At no point before this response was revshare brought up. This is the first direct implication that revshare is indeed involved in the decision-making process. Considering the fact it follows ‘’I’m sure devs are aware’’ and ‘’it can be especially disheartening’’, I would say that it implies these decisions aren’t made entirely from a business perspective.


 

Following this, Leafo spent the next while telling us that we should re-read his message, that “they were not asking accounts to set any minimum revshare to access features” (many seemed to misunderstand this as “revshare was not involved” when the phrasing is clearly purposeful, and this would be proven soon enough)


The next day, a response was posted on itch itself.


 

We haven’t made any global policy changes, but we have notified some developers individually through our support system that they are no longer eligible for our Payouts system, and that in order to continue accepting payments they will have to switch to “Direct to you”.

 

We may continue to issue account updates as time goes on. The criteria for the account limitation are directly stated in the notice. I’m sharing a copy of that message here so you don’t have to depend other people’s posts to see what it says:

 

https://itch.io/static/payouts_unavailable.html

 

When a seller uses our Payouts system, we take on the responsibility and the associated risk for the content they distribute. We strive to offer our platform to as many independent creators as possible, but, since itch.io utilizes multiple third-party services to facilitate its payment services, we have to be careful about the risk we take on.

 

We understand this is difficult for some account owners, but as stated in the notice above, sometimes we need to balance the needs of our community at large over individual sellers to ensure we can continue to operate smoothly indefinitely.

 

Lastly, I wanted to address one thing specifically since it appears some people are confused:

 

Changing your revenue share setting will not affect the decision on your account 

At no time have we ever asked an account to set their revenue share to something specific. If other people are suggesting that then they concluded that on their own. When we evaluated our approach, revenue share was definitely something we considered in aggregate, but there is no minimum revenue share requirement for accounts to have access to our Payouts system. itch.io, just like your games, is “pay what you want.” 

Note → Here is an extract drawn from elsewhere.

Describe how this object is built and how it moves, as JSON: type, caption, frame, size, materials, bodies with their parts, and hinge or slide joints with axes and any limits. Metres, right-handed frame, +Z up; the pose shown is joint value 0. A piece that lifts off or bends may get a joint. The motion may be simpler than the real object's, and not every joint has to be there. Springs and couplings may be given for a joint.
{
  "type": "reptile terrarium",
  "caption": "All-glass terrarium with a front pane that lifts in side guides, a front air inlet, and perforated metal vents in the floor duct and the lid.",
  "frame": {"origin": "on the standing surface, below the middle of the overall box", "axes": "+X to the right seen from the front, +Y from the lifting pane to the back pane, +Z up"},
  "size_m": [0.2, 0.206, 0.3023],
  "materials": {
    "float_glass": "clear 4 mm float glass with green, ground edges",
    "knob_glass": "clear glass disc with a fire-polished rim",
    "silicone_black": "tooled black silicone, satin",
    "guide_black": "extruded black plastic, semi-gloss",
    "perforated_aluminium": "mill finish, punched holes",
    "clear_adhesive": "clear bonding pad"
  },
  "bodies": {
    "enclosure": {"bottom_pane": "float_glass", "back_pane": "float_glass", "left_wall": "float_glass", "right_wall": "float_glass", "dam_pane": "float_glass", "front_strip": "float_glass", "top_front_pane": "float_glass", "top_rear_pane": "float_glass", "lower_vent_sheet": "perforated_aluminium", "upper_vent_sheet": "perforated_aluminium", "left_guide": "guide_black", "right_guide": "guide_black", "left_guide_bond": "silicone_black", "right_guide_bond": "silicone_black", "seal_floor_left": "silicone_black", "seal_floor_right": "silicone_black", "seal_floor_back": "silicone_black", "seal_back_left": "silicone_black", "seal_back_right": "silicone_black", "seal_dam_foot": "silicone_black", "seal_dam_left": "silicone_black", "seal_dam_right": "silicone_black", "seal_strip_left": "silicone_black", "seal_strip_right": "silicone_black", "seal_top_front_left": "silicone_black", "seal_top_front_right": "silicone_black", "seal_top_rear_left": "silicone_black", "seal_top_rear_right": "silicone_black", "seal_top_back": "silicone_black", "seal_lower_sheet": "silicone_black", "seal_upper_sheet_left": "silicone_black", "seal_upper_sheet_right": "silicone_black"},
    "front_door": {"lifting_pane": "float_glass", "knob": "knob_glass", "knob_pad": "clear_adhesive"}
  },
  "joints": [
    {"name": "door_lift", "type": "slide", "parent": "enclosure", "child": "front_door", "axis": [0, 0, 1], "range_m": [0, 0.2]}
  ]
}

Since the day we launched Open Revenue Sharing, we have encouraged developers to consider the value we provide to them when setting up their account. If there was a scenario in which we needed to enforce a minimum revenue share, we could do that, but that is not what we are doing here.


 

All in all, the changes from the previous day’s stances are:

  • Specific mention that ‘’When we evaluated our approach, revenue share was definitely something we considered in aggregate’’

  • A mention that “itch.io, just like your games, is “pay what you want.””

 

I would say this does confirm revshare was considered in their decisions.

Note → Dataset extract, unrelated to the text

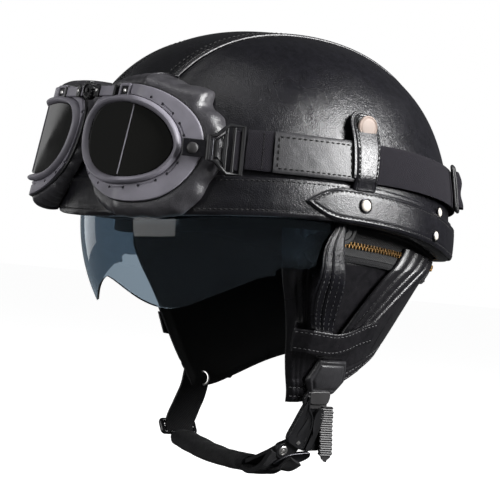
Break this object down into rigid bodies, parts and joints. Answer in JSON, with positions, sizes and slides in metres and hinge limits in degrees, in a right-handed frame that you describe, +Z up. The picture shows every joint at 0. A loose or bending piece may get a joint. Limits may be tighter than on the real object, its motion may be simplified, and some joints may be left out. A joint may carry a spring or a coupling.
{
  "type": "motorcycle helmet",
  "caption": "Leather-covered half helmet with split-lens goggles on a snap-held strap, swing-up smoke visor, zip-on ear flaps and buckled chin strap.",
  "frame": {"origin": "centre of the head opening, level with the shell's widest line", "axes": "+Z up to the crown, -Y towards the forehead and goggles, +X towards the wearer's left"},
  "size_m": [0.2518, 0.299, 0.3079],
  "materials": {
    "leather": "fine grain, soft sheen",
    "shell": "moulded",
    "foam": "foam",
    "lining": "knitted mesh",
    "smoke_visor": "smoke tint, coated",
    "steel": "polished",
    "bronze": "antique",
    "black_plastic": "satin",
    "black_metal": "satin",
    "grey_plastic": "moulded teeth",
    "webbing": "woven",
    "elastic": "woven elastic",
    "frame_plastic": "soft matt",
    "lens": "dark lens, polished"
  },
  "bodies": {
    "helmet": {"outer_shell": "shell", "leather_side_left": "leather", "leather_side_right": "leather", "leather_crown_strip": "leather", "brim_band": "leather", "rear_band": "leather", "eps_liner": "foam", "comfort_liner": "lining", "crown_pad": "lining", "visor_pivot_left": "steel", "visor_pivot_right": "steel", "ear_flap_left": "leather", "ear_flap_right": "leather", "neck_guard": "leather", "zipper_left": "bronze", "zipper_right": "bronze", "strap_leg_front_left": "leather", "strap_leg_front_right": "leather", "strap_leg_rear_left": "leather", "strap_leg_rear_right": "leather", "strap_keeper_left": "leather", "strap_keeper_right": "leather", "strap_plate_left": "leather", "strap_plate_right": "leather", "ratchet_tongue": "grey_plastic", "buckle_body": "black_plastic", "chin_webbing_left": "webbing", "chin_pad": "lining", "chin_webbing_right": "webbing", "chin_slider": "black_plastic", "band_snap_left": "steel", "band_snap_right": "steel", "goggle_elastic_front_left": "elastic", "goggle_elastic_front_right": "elastic", "goggle_patch_left": "leather", "goggle_patch_right": "leather", "goggle_elastic_rear": "elastic", "goggle_frame_left": "frame_plastic", "goggle_frame_right": "frame_plastic", "goggle_bezel_left": "frame_plastic", "goggle_bezel_right": "frame_plastic", "goggle_lens_nose_left": "lens", "goggle_lens_nose_right": "lens", "goggle_lens_outer_left": "lens", "goggle_lens_outer_right": "lens", "goggle_face_pad_left": "leather", "goggle_face_pad_right": "leather", "goggle_bridge": "black_plastic", "goggle_tab_left": "leather", "goggle_tab_right": "leather", "goggle_clip_left": "black_plastic", "goggle_clip_right": "black_plastic"},
    "visor": {"visor": "smoke_visor"},
    "strap_loop_left": {"strap_loop_left": "leather", "loop_snap_left": "bronze"},
    "strap_loop_right": {"strap_loop_right": "leather", "loop_snap_right": "bronze"},
    "bridge_knob": {"bridge_knob": "black_plastic"},
    "buckle_lever": {"buckle_lever": "black_metal"},
    "goggle_slider": {"goggle_slider": "black_plastic"}
  },
  "joints": [
    {"name": "visor_swing", "type": "hinge", "parent": "helmet", "child": "visor", "pos_m": [0, -0.005, 0.011], "axis": [1, 0, 0], "range_deg": [-42, 0]},
    {"name": "loop_left_open", "type": "hinge", "parent": "helmet", "child": "strap_loop_left", "pos_m": [0.1214, -0.0035, 0.039], "axis": [0, 1, 0], "range_deg": [0, 100]},
    {"name": "loop_right_open", "type": "hinge", "parent": "helmet", "child": "strap_loop_right", "pos_m": [-0.1214, -0.0035, 0.039], "axis": [0, -1, 0], "range_deg": [0, 100]},
    {"name": "bridge_knob_turn", "type": "hinge", "parent": "helmet", "child": "bridge_knob", "pos_m": [0, -0.1436, 0.0863], "axis": [0, -1, 0], "continuous": true},
    {"name": "buckle_lever_open", "type": "hinge", "parent": "helmet", "child": "buckle_lever", "pos_m": [0.058, 0.001, -0.1398], "axis": [0, 1, 0], "range_deg": [0, 55], "stiffness_Nm_per_rad": 0.02, "springref_deg": -11.46},
    {"name": "strap_slider_move", "type": "slide", "parent": "helmet", "child": "goggle_slider", "axis": [-0.6606, 0.7507, 0], "range_m": [-0.003, 0.003]}
  ]
}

It means that even though revshare was considered, this cannot be remedied.

It does clarify a point of confusion, but not the one intended - the wording used now very specifically mentions that revshare *was a factor*.

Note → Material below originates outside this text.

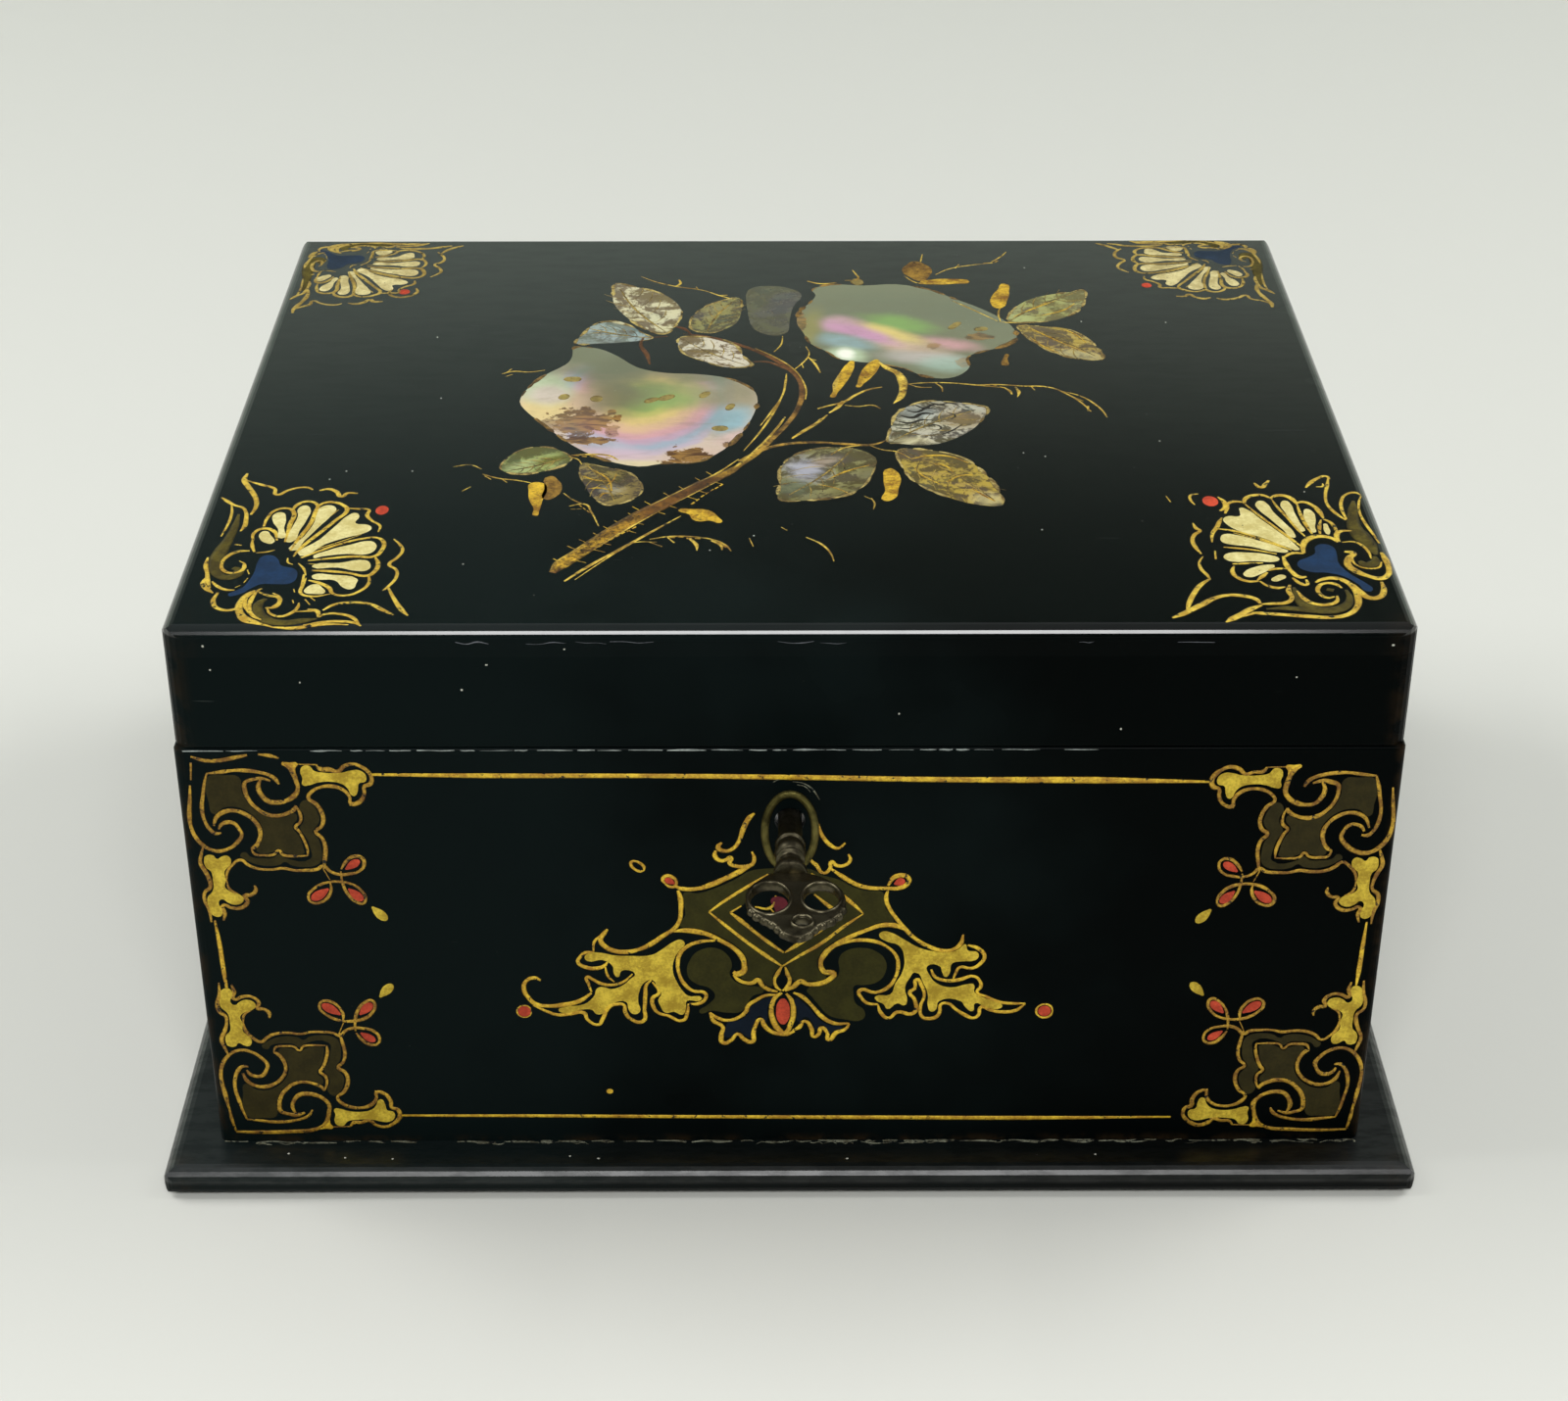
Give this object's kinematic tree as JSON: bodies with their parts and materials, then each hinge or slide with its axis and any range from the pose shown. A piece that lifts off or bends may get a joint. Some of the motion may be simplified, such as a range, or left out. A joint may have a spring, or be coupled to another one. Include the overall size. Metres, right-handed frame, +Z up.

The wording ‘’just like your games’’ is also fairly ironic, as I would say that the vast majority of developers making significant money on Itch are not leaving it entirely up to the customers to choose what to pay.


 

Overall, this situation is odd for a number of reasons.

 

  1. If it’s a matter of financial and support risks due to chargebacks, fraud, etc - you would expect revshare to remedy it. If developers can become too expensive for itch, without being told as such until they can’t remedy it, everyone has to guess and live in fear of this email eventually reaching them.
     

  2. If it’s a matter of content & payment processors having issues with this - you would expect guidelines to remedy it, as it does for any platform supporting NSFW at all. You would especially expect this option to be chosen to protect the rest of the developers on the platform.

  3. The wording used specifically refers to them not wanting to ask for a greater revshare because that’s not what itch does. It begs the question: Is this a matter of principle? Would itch rather leave adult games in fear of being removed so they can remain the wild west, hosting everything extreme to frequently copyright infringing? So they can remain the platform where people ‘’choose to pay what they want’’, even if that’s not reality?
     

  4. The wording of the email implies we cannot remove content to fit their demands, as removing content customers have paid for is against seller policy. This is extremely confusing when it comes to how updates that remove content would normally be handled, but this may be the reason they don’t want to give us guidelines - because we would adjust our games to that, and they would be flooded with refund requests and chargebacks.
     

  5. Later discussions have led me to believe the payment model had something to do with it, to the point of Leafo outright misrepresenting what some of us do on the platform when asked about it.
     

  6. The TOS was updated during the week of the discussions (based on WaybackMachine) to prevent adult IRL content, which makes me think it was targeted at me based on the first email engagement I had with them.
     

  7. Itch does not provide proper tools or guidelines for its creators to charge US sales tax. When using the payouts system, the revenue is apparently deemed as ''royalties'', which by their word removes the need for it. When questioned on how I am supposed to charge US sales tax without collecting state data on Itch, they let me know they don't support location-based tax charging and that I had to use the payment processor tools. Paypal Itch payments, as far as I can see, do not have state data.
    If anyone has the knowledge to clarify this, I would appreciate it as nobody I've talked to seems to have any idea - including my accountants specializing in the industry.
     

  8. (Note that this is entirely my observations from talking with both accountants and other top selling developers)
    While US sales tax is supposedly not the responsibility of creators on the payouts system, Itch also does not charge it.
    This would mean that if Itch is correctly remitting, they are taking all of the US sales tax from their own revenue - their own revenue being an entirely optional pay what you want model.
    Effectively, this would mean they've taken the sales tax loss on all my sales, I was costing them money... and they decided to never let me (or anyone else on 0-10% revshare) know this. I am surprised nobody else has investigated this so far, so if I am somehow incorrect, I am open to clarification.